Chaos Engineering
Chaos Engineering allows you to simulate various email delivery failures to test how your application handles edge cases and failure scenarios. This feature is designed for testing environments to verify retry logic, error handling, and resilience.
Enabling Chaos Engineering
Section titled “Enabling Chaos Engineering”Chaos engineering is disabled by default. To enable it, set the environment variable:
VSB_CHAOS_ENABLED=trueWhen disabled, all chaos-related API endpoints return 403 Forbidden.
Chaos Types
Section titled “Chaos Types”VaultSandbox supports five types of chaos injection, evaluated in priority order:
| Priority | Type | Description |
|---|---|---|
| 1 | Connection Drop | Drops the SMTP connection before sending a response |
| 2 | Greylist | Simulates greylisting by rejecting initial delivery attempts |
| 3 | Random Error | Returns random SMTP error codes (4xx temporary or 5xx permanent) |
| 4 | Blackhole | Accepts the email but silently discards it |
| 5 | Latency | Injects delays before SMTP responses |
When multiple chaos types are enabled, only the first matching action (in priority order) is applied per email.
Configuration Options
Section titled “Configuration Options”Latency Injection
Section titled “Latency Injection”Adds artificial delays to SMTP responses to test timeout handling and slow server scenarios.

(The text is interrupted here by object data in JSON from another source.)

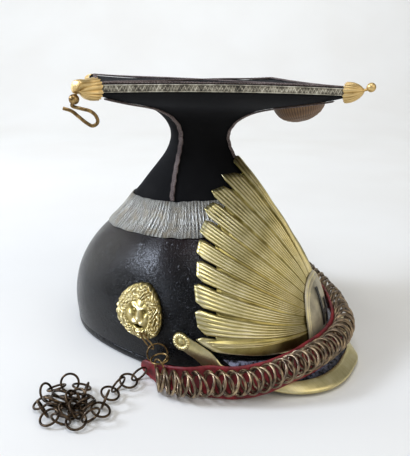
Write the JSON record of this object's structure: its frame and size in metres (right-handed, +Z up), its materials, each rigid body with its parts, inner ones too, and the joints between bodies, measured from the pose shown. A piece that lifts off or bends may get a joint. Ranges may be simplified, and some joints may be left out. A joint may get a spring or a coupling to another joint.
{
  "type": "lancer czapka",
  "caption": "Black leather and cloth lancer cap with square top, pressed rayed brass plate, bound peak, lion bosses, corner caps, hook and curb chain on a red strap.",
  "frame": {"origin": "middle of the box on the surface that the cap stands on", "axes": "+Z up, -Y towards the front, -X towards the wearer's right"},
  "size_m": [0.3164, 0.275, 0.2097],
  "materials": {
    "black_leather": "gloss black varnish with fine crackle",
    "black_cloth": "close fulled wool, matt",
    "silver_lace": "woven metal lace, tarnished",
    "grey_braid": "flat mauve-grey braid",
    "brass": "polished, warm, lightly soiled",
    "gilt_brass": "soft gilt",
    "white_metal": "worn white metal with brown tarnish",
    "dark_numeral": "dark, matt",
    "chain_metal": "bronzed, worn bright on the high points",
    "dark_chain": "dark bronzed",
    "red_leather": "matt red, worn at the edges",
    "brown_cord": "brown thread wound round a dome"
  },
  "bodies": {
    "root": {"skull": "black_leather", "skull_rim": "black_leather", "pavilion": "black_cloth", "silver_band": "silver_lace", "top_board": "black_cloth", "rim_lace": "silver_lace", "top_edge_braid": "grey_braid", "top_cross_braid": "grey_braid", "seam_braid_front": "grey_braid", "corner_cap_front": "gilt_brass", "seam_braid_left": "grey_braid", "corner_cap_left": "gilt_brass", "seam_braid_back": "grey_braid", "corner_cap_back": "gilt_brass", "seam_braid_right": "grey_braid", "corner_cap_right": "gilt_brass", "corner_hook": "gilt_brass", "sun_plate": "brass", "plate_badge": "white_metal", "badge_numeral": "dark_numeral", "peak": "black_leather", "peak_binding": "brass", "lion_boss_right": "brass", "lion_boss_left": "brass", "strap_backing": "red_leather", "gourmette_1": "chain_metal", "gourmette_2": "chain_metal", "gourmette_3": "chain_metal", "gourmette_4": "chain_metal", "gourmette_5": "chain_metal", "boss_loop_right": "gilt_brass", "boss_loop_left": "gilt_brass", "link_ring_right_1": "gilt_brass", "link_ring_right_2": "gilt_brass", "link_ring_right_3": "gilt_brass", "link_ring_left_1": "gilt_brass", "link_ring_left_2": "gilt_brass", "tail_ring_01": "dark_chain", "tail_ring_02": "dark_chain", "tail_ring_03": "dark_chain", "tail_ring_04": "dark_chain", "tail_ring_05": "dark_chain", "tail_ring_06": "dark_chain", "tail_ring_07": "dark_chain", "tail_ring_08": "dark_chain", "tail_ring_09": "dark_chain", "tail_ring_10": "dark_chain", "tail_ring_11": "dark_chain", "tail_ring_12": "dark_chain", "tail_ring_13": "dark_chain", "tail_ring_14": "dark_chain", "tail_ring_15": "dark_chain", "tail_ring_16": "dark_chain", "tail_ring_17": "dark_chain", "tail_ring_18": "dark_chain", "cockade": "brown_cord"}
  },
  "joints": []
}
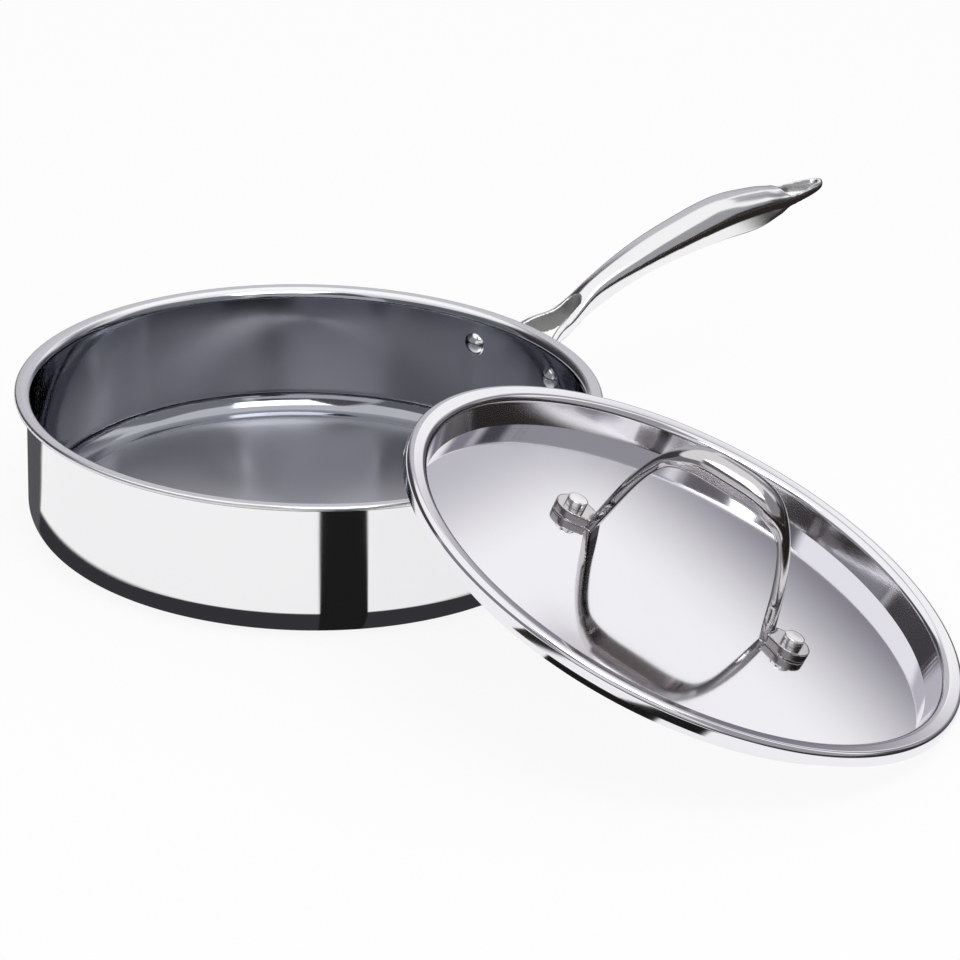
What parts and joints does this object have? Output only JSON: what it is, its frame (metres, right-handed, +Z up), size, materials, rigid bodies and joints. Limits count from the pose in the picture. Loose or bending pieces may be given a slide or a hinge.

| Field | Type | Default | Description |
|---|---|---|---|
enabled | boolean | — | Enable latency injection |
minDelayMs | number | 500 | Minimum delay in milliseconds |
maxDelayMs | number | 10000 | Maximum delay in milliseconds (max: 60000) |
jitter | boolean | true | Randomize delay within min/max range |
probability | number | 1.0 | Probability of applying delay (0.0-1.0) |
Example:
{ "enabled": true, "latency": { "enabled": true, "minDelayMs": 1000, "maxDelayMs": 5000, "jitter": true, "probability": 0.5 }}Connection Drop
Section titled “Connection Drop”Simulates network failures by dropping the TCP connection after receiving the email but before sending the response.
| Field | Type | Default | Description |
|---|---|---|---|
enabled | boolean | — | Enable connection dropping |
probability | number | 1.0 | Probability of dropping (0.0-1.0) |
graceful | boolean | true | true = TCP FIN (graceful), false = TCP RST (abrupt) |
Example:
{ "enabled": true, "connectionDrop": { "enabled": true, "probability": 0.3, "graceful": false }}Random Error
Section titled “Random Error”Returns random SMTP error codes to test error handling and retry logic.
| Field | Type | Default | Description |
|---|---|---|---|
enabled | boolean | — | Enable random errors |
errorRate | number | 0.1 | Error rate (0.0-1.0, e.g., 0.1 = 10% failure) |
errorTypes | array | ["temporary"] | Error types: temporary (4xx) and/or permanent (5xx) |
Temporary Errors (4xx) — Client should retry:
421- Service temporarily unavailable450- Mailbox busy, try again later451- Temporary processing error452- Insufficient storage
Permanent Errors (5xx) — Client should not retry:
550- Mailbox not found551- User not local552- Message size exceeds limit553- Mailbox name invalid554- Transaction failed
Example:
{ "enabled": true, "randomError": { "enabled": true, "errorRate": 0.2, "errorTypes": ["temporary", "permanent"] }}Greylisting
Section titled “Greylisting”Simulates greylisting behavior where initial delivery attempts are rejected, but subsequent retries succeed.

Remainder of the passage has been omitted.